#### [What to produce]
A line counts if it contains the string "frame"; say how many such lines there are, giving only the number.

#### [Data segment]
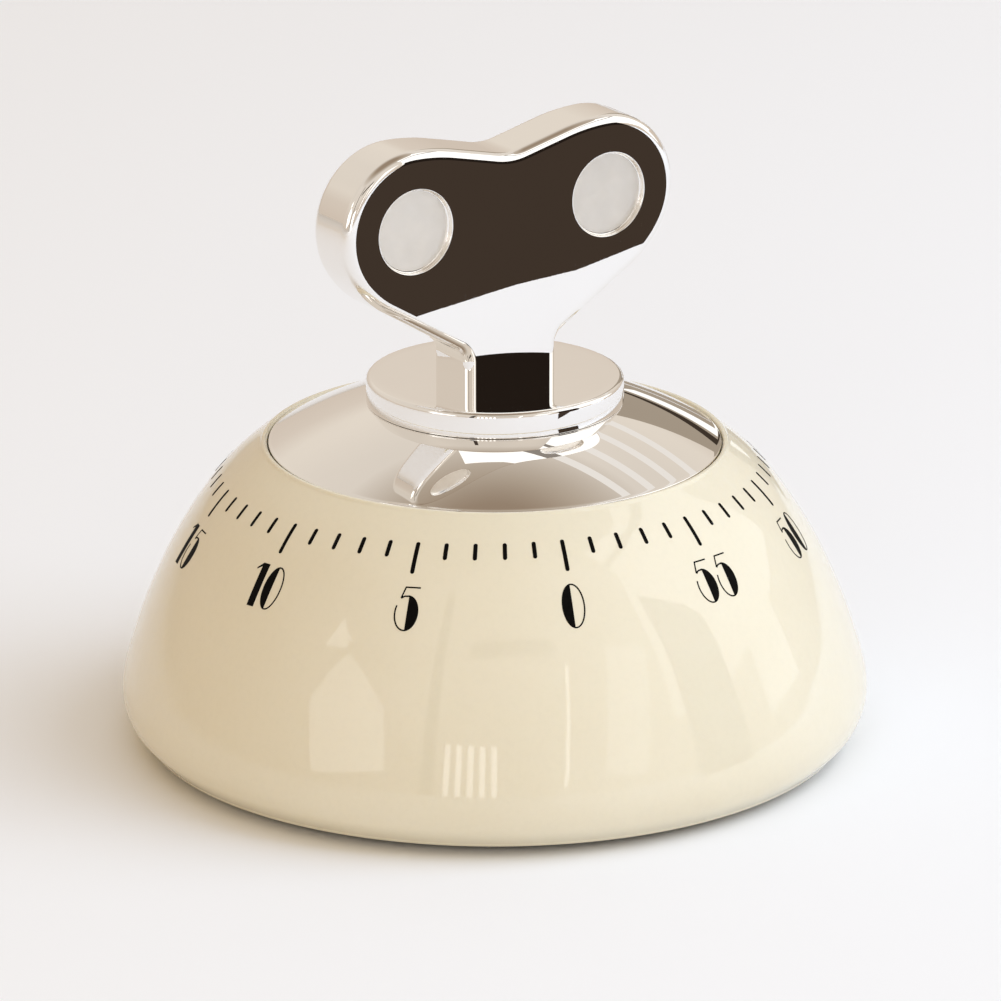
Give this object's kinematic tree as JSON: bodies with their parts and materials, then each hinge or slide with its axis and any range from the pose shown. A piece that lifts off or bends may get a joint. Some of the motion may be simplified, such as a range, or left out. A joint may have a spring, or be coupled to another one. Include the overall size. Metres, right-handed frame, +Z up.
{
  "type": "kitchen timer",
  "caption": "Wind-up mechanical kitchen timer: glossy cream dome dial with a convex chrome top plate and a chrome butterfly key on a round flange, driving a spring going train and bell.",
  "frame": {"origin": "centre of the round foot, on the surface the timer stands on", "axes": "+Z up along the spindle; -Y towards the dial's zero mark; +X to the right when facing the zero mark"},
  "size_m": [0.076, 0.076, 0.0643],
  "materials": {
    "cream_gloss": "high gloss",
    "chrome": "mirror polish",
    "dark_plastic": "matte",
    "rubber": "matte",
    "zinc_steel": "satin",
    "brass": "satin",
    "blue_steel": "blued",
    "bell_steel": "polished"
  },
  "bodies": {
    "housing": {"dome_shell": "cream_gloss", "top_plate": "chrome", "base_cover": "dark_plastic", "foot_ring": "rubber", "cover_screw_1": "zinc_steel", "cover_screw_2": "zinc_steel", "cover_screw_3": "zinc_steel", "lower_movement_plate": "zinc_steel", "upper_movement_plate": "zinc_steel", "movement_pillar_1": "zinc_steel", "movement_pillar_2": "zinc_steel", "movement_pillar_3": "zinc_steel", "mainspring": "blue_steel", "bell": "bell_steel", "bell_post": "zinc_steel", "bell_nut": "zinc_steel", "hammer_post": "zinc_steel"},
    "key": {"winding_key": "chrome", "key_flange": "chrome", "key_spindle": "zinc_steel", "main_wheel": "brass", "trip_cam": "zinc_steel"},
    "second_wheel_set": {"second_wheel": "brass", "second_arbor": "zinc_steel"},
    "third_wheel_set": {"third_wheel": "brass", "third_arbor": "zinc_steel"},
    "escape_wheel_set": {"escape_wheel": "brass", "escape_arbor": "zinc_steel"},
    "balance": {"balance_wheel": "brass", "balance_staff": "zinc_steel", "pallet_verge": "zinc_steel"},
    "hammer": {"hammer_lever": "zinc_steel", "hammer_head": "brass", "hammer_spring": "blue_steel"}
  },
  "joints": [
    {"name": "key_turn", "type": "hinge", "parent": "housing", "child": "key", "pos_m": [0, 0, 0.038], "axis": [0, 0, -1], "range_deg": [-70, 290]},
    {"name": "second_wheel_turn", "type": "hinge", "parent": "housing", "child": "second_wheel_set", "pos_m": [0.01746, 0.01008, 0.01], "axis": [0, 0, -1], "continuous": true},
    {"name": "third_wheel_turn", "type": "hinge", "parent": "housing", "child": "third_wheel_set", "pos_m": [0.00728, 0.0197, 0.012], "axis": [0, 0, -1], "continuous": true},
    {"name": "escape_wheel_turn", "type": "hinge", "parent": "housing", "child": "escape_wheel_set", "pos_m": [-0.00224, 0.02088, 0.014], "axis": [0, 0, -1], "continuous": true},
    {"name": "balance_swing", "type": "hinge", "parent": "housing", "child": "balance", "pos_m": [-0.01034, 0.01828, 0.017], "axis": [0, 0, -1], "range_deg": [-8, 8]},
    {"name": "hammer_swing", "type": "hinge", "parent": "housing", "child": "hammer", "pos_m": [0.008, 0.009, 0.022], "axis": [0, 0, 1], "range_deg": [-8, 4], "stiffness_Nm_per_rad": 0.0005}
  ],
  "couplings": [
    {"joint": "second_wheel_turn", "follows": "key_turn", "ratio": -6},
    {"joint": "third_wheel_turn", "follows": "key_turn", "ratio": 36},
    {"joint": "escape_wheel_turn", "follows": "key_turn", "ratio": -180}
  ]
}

#### [Task output]
2